The Dewey Bridge is gone. The 1916 bridge over the Colorado River in southeastern Utah was destroyed in a brush fire, apparently started by a child playing with matches. Until 1988, the single-lane wooden bridge was the only way across the Colorado along the River Road (Highway 128) between I-70 and Moab; until last week it was still used by mountain bikers on the Kokopelli Trail. The bridge even gave its name to a layer of sandstone found beneath the Entrada layer on Echo and Aeolian pinnacles, and in other parts of Canyonlands. I once did a first ascent on Aeolian, and the Dewey Bridge layer seemed at once diamond-hard and desperately fragile. Much like the bridge itself, it turns out.
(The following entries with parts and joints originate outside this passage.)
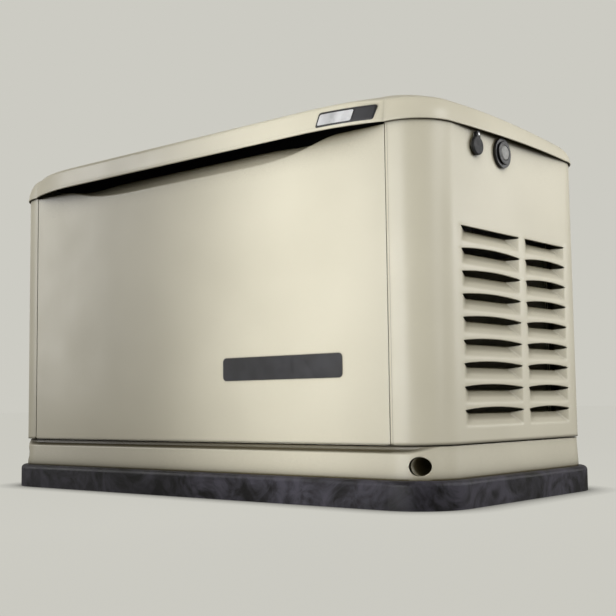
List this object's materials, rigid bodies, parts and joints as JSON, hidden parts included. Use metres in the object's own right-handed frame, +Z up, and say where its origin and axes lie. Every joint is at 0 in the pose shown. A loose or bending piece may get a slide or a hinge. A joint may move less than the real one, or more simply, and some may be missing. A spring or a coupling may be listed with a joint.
{
  "type": "home standby generator",
  "caption": "Engine-driven standby generator in a louvred sheet-metal enclosure with a domed hinged lid, on a composite pad.",
  "frame": {"origin": "middle of the bounding box's footprint, on the ground under the pad", "axes": "+X to the right seen from the front, front faces -Y, +Z up"},
  "size_m": [1.226, 0.651, 0.782],
  "materials": {
    "powder_coat": "satin",
    "pad_composite": "matte",
    "black_plastic": "satin",
    "black_rubber": "matte",
    "lens": "translucent",
    "zinc_steel": "satin",
    "dark_steel": "satin",
    "cast_aluminium": "as cast",
    "engine_black": "semi-gloss",
    "aluminised_steel": "matte",
    "galvanised_sheet": "spangled",
    "copper_winding": "varnished",
    "laminations": "laminated",
    "foam": "open cell foam",
    "badge_print": "gloss",
    "label_print": "satin",
    "red_plastic": "gloss",
    "green_plastic": "gloss",
    "blue_plastic": "gloss",
    "brass_fitting": "satin",
    "ceramic_white": "glazed"
  },
  "bodies": {
    "enclosure": {"air_cleaner": "black_plastic", "alternator_case": "cast_aluminium", "back_panel": "powder_coat", "base_tray": "powder_coat", "battery": "black_plastic", "battery_leads": "black_rubber", "blower_housing": "engine_black", "control_box": "galvanised_sheet", "controller_panel": "black_plastic", "crankcase": "cast_aluminium", "cylinder_heads": "cast_aluminium", "cylinders": "cast_aluminium", "exhaust_pipes": "aluminised_steel", "fuel_hose": "black_rubber", "fuel_regulator": "cast_aluminium", "gas_inlet": "brass_fitting", "hinge_leaves_fixed": "powder_coat", "hinge_pins": "zinc_steel", "intake_manifold": "cast_aluminium", "left_bulkhead": "galvanised_sheet", "left_end_panel": "powder_coat", "lock_bodies": "zinc_steel", "lower_bearing": "zinc_steel", "main_breaker": "black_plastic", "mixer_body": "cast_aluminium", "muffler": "aluminised_steel", "oil_filter": "engine_black", "pad": "pad_composite", "panel_screws": "zinc_steel", "right_bulkhead": "galvanised_sheet", "right_end_panel": "powder_coat", "rocker_covers": "engine_black", "spark_plugs": "ceramic_white", "starter_motor": "engine_black", "stator_core": "laminations", "stator_windings": "copper_winding", "status_bezel": "black_plastic", "status_lens": "lens", "vibration_mounts": "black_rubber"},
    "lid": {"lid": "powder_coat", "lid_liner": "foam", "badge_plate": "badge_print", "lid_keepers": "zinc_steel", "hinge_leaves_lid": "powder_coat"},
    "front_panel": {"front_panel": "powder_coat", "panel_label": "label_print"},
    "latch_right": {"latch_right": "zinc_steel"},
    "latch_left": {"latch_left": "zinc_steel"},
    "lock_cover_right": {"lock_cover_right": "black_rubber"},
    "lock_cover_left": {"lock_cover_left": "black_rubber"},
    "rotor": {"crankshaft": "dark_steel", "rotor_core": "laminations", "alternator_fan": "black_plastic", "flywheel": "cast_aluminium"},
    "breaker_lever": {"breaker_lever": "black_plastic"},
    "button_auto": {"button_auto": "green_plastic"},
    "button_off": {"button_off": "red_plastic"},
    "button_manual": {"button_manual": "blue_plastic"},
    "fuel_selector": {"fuel_selector": "black_plastic"},
    "throttle_lever": {"throttle_lever": "zinc_steel"}
  },
  "joints": [
    {"name": "lid_hinge", "type": "hinge", "parent": "enclosure", "child": "lid", "pos_m": [0, 0.3195, 0.668], "axis": [-1, 0, 0], "range_deg": [0, 100]},
    {"name": "front_panel_pull", "type": "slide", "parent": "enclosure", "child": "front_panel", "axis": [0, -1, 0], "range_m": [0, 0.3]},
    {"name": "latch_right_turn", "type": "hinge", "parent": "enclosure", "child": "latch_right", "pos_m": [0.598, -0.1325, 0.65], "axis": [1, 0, 0], "range_deg": [0, 90]},
    {"name": "latch_left_turn", "type": "hinge", "parent": "enclosure", "child": "latch_left", "pos_m": [-0.598, -0.1325, 0.65], "axis": [1, 0, 0], "range_deg": [0, 90]},
    {"name": "lock_cover_right_swing", "type": "hinge", "parent": "enclosure", "child": "lock_cover_right", "pos_m": [0.604, -0.1325, 0.669], "axis": [1, 0, 0], "range_deg": [0, 60]},
    {"name": "lock_cover_left_swing", "type": "hinge", "parent": "enclosure", "child": "lock_cover_left", "pos_m": [-0.604, -0.1325, 0.669], "axis": [1, 0, 0], "range_deg": [0, 60]},
    {"name": "crankshaft_spin", "type": "hinge", "parent": "enclosure", "child": "rotor", "pos_m": [0.02, 0.008, 0.3], "axis": [0, 0, 1], "continuous": true},
    {"name": "breaker_swing", "type": "hinge", "parent": "enclosure", "child": "breaker_lever", "pos_m": [0.5, 0.04, 0.643], "axis": [-1, 0, 0], "range_deg": [0, 50]},
    {"name": "fuel_selector_turn", "type": "hinge", "parent": "enclosure", "child": "fuel_selector", "pos_m": [0.19, 0.2345, 0.29], "axis": [0, -1, 0], "range_deg": [0, 90]},
    {"name": "throttle_turn", "type": "hinge", "parent": "enclosure", "child": "throttle_lever", "pos_m": [-0.185, 0.008, 0.499], "axis": [0, 1, 0], "range_deg": [0, 75]},
    {"name": "button_auto_press", "type": "slide", "parent": "enclosure", "child": "button_auto", "axis": [0, 0, -1], "range_m": [0, 0.0015], "stiffness_N_per_m": 400},
    {"name": "button_off_press", "type": "slide", "parent": "enclosure", "child": "button_off", "axis": [0, 0, -1], "range_m": [0, 0.0015], "stiffness_N_per_m": 400},
    {"name": "button_manual_press", "type": "slide", "parent": "enclosure", "child": "button_manual", "axis": [0, 0, -1], "range_m": [0, 0.0015], "stiffness_N_per_m": 400}
  ]
}
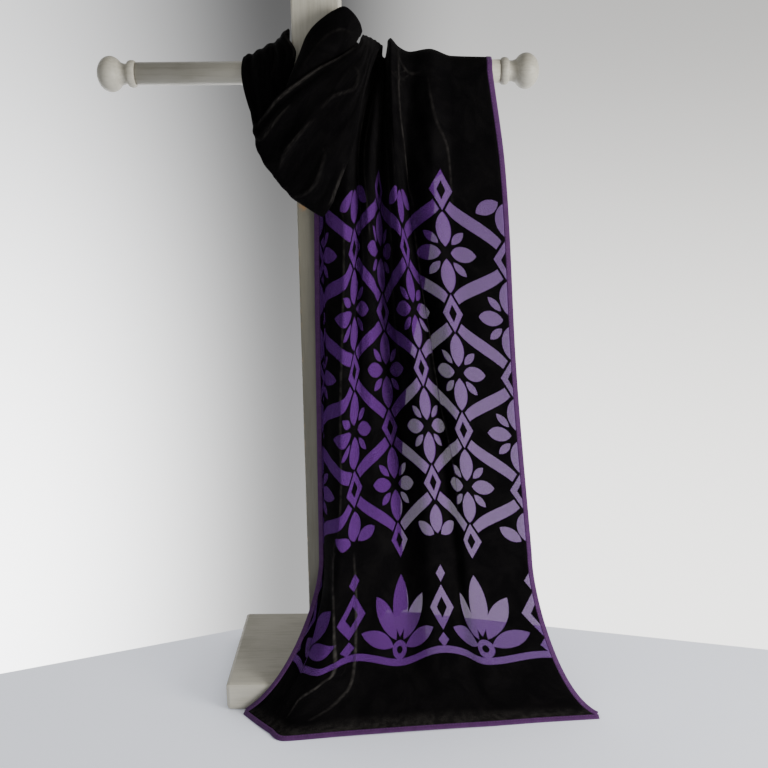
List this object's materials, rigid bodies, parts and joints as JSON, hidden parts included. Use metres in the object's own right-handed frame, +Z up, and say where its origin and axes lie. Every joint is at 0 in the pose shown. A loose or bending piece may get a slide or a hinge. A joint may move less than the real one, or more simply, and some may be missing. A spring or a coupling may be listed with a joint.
{
  "type": "velvet scarf on a wooden display stand",
  "caption": "A long burn-out velvet scarf with a bound edge, wound over the bar of a painted wooden T-shaped display stand and falling to the table in front",
  "frame": {"origin": "centre of the base's flat underside, below the middle of the post", "axes": "+Z up along the post, +X to the right along the bar as the front is seen, +Y away from the viewer, so the front faces -Y"},
  "size_m": [0.5069, 0.2101, 0.735],
  "materials": {
    "stone_paint": "satin off-white paint on wood",
    "black_velvet": "black cut pile with sheer purple burnt-out ground",
    "purple_binding": "narrow folded purple edge binding"
  },
  "bodies": {
    "root": {"stand_base": "stone_paint", "stand_post": "stone_paint", "stand_bar": "stone_paint", "finial_left": "stone_paint", "finial_right": "stone_paint", "scarf_front_fall": "black_velvet", "scarf_back_wrap": "black_velvet", "scarf_swag": "black_velvet", "scarf_top_loop": "black_velvet", "scarf_back_fall": "black_velvet", "binding_right_edge": "purple_binding", "binding_left_edge": "purple_binding", "binding_front_hem": "purple_binding", "binding_back_hem": "purple_binding", "binding_back_left_edge": "purple_binding", "binding_back_right_edge": "purple_binding"}
  },
  "joints": []
}
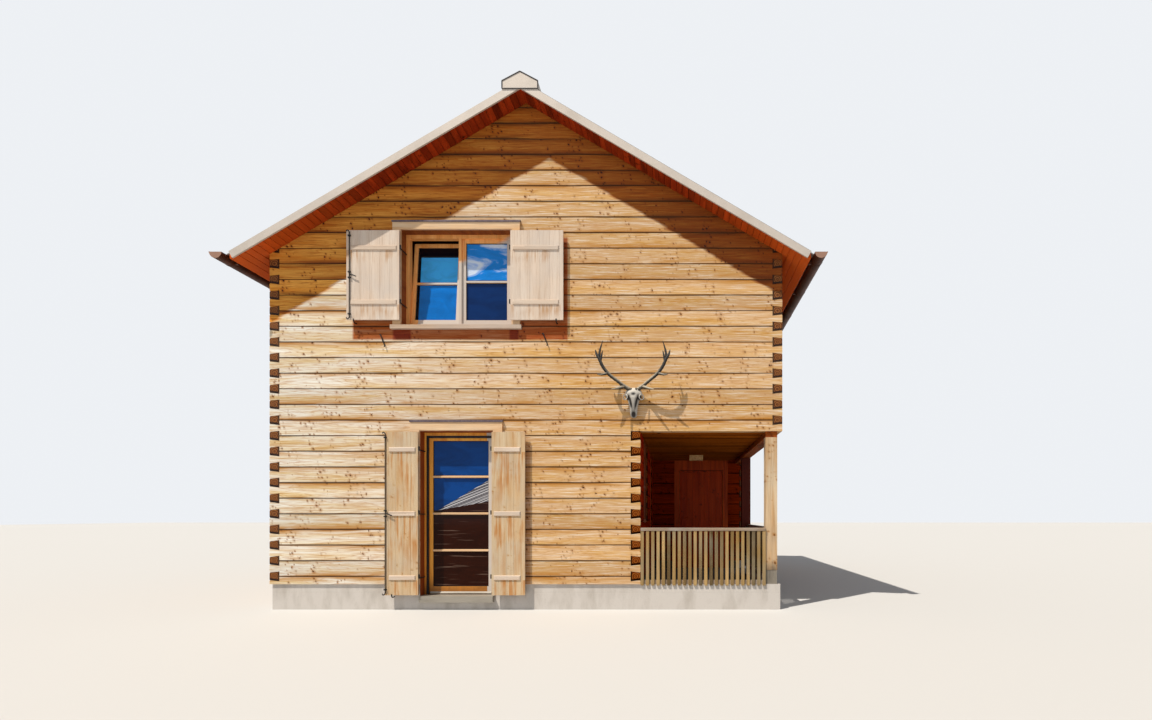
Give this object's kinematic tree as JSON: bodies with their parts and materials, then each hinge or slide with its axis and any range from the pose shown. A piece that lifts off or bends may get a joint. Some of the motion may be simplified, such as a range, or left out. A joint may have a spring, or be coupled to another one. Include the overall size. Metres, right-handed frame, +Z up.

That bridge had profound sentimental value for desert climbers. When you left the highway and drove past the Cisco ghost town and down through the sagebrush flats and then crossed the bridge over the Colorado, it meant you’d finally entered Canyon Country, and great adventures were about to begin. In the days when Dewey Bridge was the only way across the river, camping was still free and sparsely populated along the River Road; you were likely to know anyone you encountered on Castleton Tower; and many of the storefronts along Moab's main drag were boarded up for winter. Like many climbers, I'd often stop to walk onto the bridge and listen to the river. Though we may have stopped earlier for gas or food during the long drive from Denver or Boulder, this was the first place you could see all the stars blazing in the desert sky. Once, after the new bridge opened, we camped on Dewey Bridge's time-worn planks before carrying on to Indian Creek in the morning.

That era of desert climbing is long past. And to many of us, the bridge's destruction now seems as much a final signal of that passing as it was a beacon to travelers for generations.